In general, if it's trivial to save state declaratively (like in case of 
assignment, where looking at the cluster it's always possible to determine what 
to do), it should be stored as such; if not, then procedures should be used.
It will also not have as much racing potential with procedures because 
procedures will operate on the same notifications on the same thread, and can 
override default processing.






was (Author: sershe):
Ok, after reading on this a little bit I think the better term I'm looking for 
is declarative assignment.
The approach to assignment that is much less error prone (IMO) is to always 
operate from "this is the current state" vs "this is the desired state" (which 
HBase already has e.g. in heartbeat, but doesn't use like that), as opposed to 
imperative approach "do this", "I did this", "ok now do that", given the 
distributed nature of the system. It is also more resilient because AM can 
always see the state and doesn't depend on sequence of operations, lost 
messages, etc., so it can resolve the situation in most error cases.

It can work with procedures that require multi step operations that can still 
be imperative. Assuming only one high-level procedure at a time (e.g. region 
cannot be splitting and also merging), existence of an attached procedure to do 
something for a region is just a piece of state that declarative assignment can 
consider. Alternatively, in per-region processing, master can both move 
procedures forward and process state in a single thread (per region; there can 
be multiple threads each handling one region at a time if desired). The latter 
approach can simplify things because no sync is needed and all the interactions 
are visible. Other components like master startup, or load balancer, can issue 
commands (e.g. to move a region). The procedures can also issue desired-state 
changes (e.g. unassign for split), and also optionally process current state 
changes. If there's no procedure, or procedure refuses to react to state 
changes, the standard handler can compare desired and actual state and drive 
assignment. As long as state (e.g. OPENING) set correctly, which is already a 
requirement, this will always get region into correct state eventually 
regardless of what's going on.
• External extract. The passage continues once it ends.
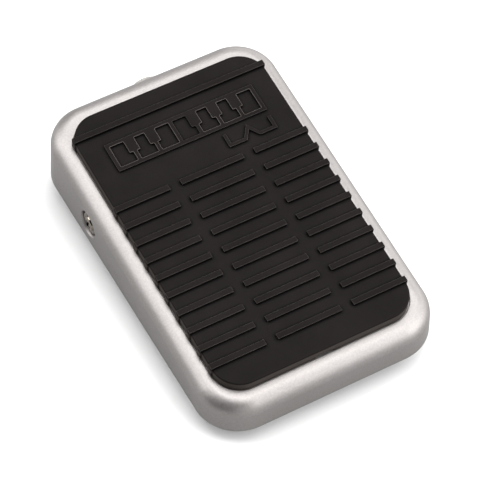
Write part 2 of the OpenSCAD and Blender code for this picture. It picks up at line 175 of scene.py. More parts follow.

It will also not have as much racing potential 
with procedures because procedures will operate on the same notifications on 
the same thread, and can override default processing.





> declarative assignment
> ----------------------
>
>                 Key: HBASE-21743
>                 URL: https://issues.apache.org/jira/browse/HBASE-21743
>             Project: HBase
>          Issue Type: Bug
>            Reporter: Sergey Shelukhin
>            Priority: Major
>
> Running HBase for only a few weeks we found dozen(s?) of bugs with assignment 
> that all seem to have the same nature - split brain between 2 procedures; or 
> between procedure and master startup (meta replica bugs); or procedure and 
> master shutdown (HBASE-21742); or procedure and something else (when SCP had 
> incorrect region list persisted, don't recall the bug#). 
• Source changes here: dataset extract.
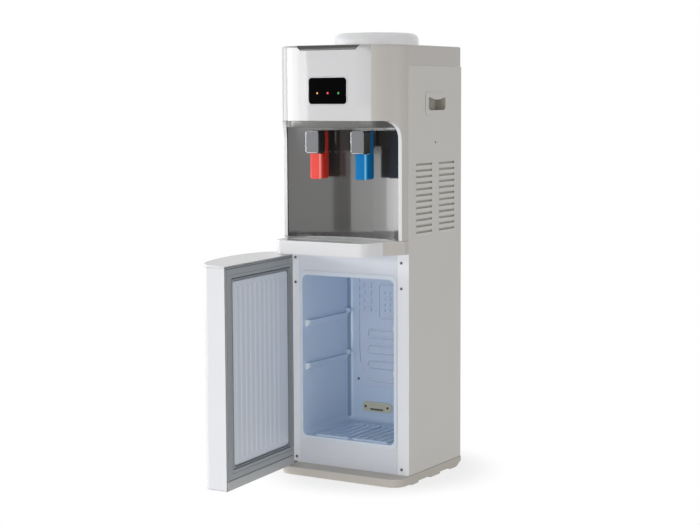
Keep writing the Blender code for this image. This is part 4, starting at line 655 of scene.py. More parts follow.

> To me, it starts to look like a pattern where, like in AMv1 where concurrent 
> interactions were unclear and hard to reason about, despite the cleaner 
> individual pieces in AMv2 the problem of unclear concurrent interactions has 
> been preserved and in fact increased because of the operation state 
> persistence and  isolation.
> Procedures are great for multi-step operations that need rollback and stuff 
> like that, e.g. creating a table or snapshot, or even region splitting. 
> However I'm not so sure about assignment. 
> We have the persisted information - region state in meta (incl transition 
> states like opening, or closing), server list as WAL directory list. 
> Procedure state is not any more reliable then those (we can argue that meta 
> update can fail, but so can procv2 WAL flush, so we have to handle cases of 
> out of date information regardless). So, we don't need any extra state to 
> decide on assignment, whether for recovery and balancing. In fact, as 
> mentioned in some bugs, deleting procv2 WAL is often the best way to recover 
> the cluster, because master can already figure out what to do without 
> additional state.
> I think there should be an option for stateless assignment that does that.
> It can either be as a separate pluggable assignment procedure; or an option 
> that will not recover SCP, RITs etc from WAL but always derive recovery 
> procedures from the existing cluster state.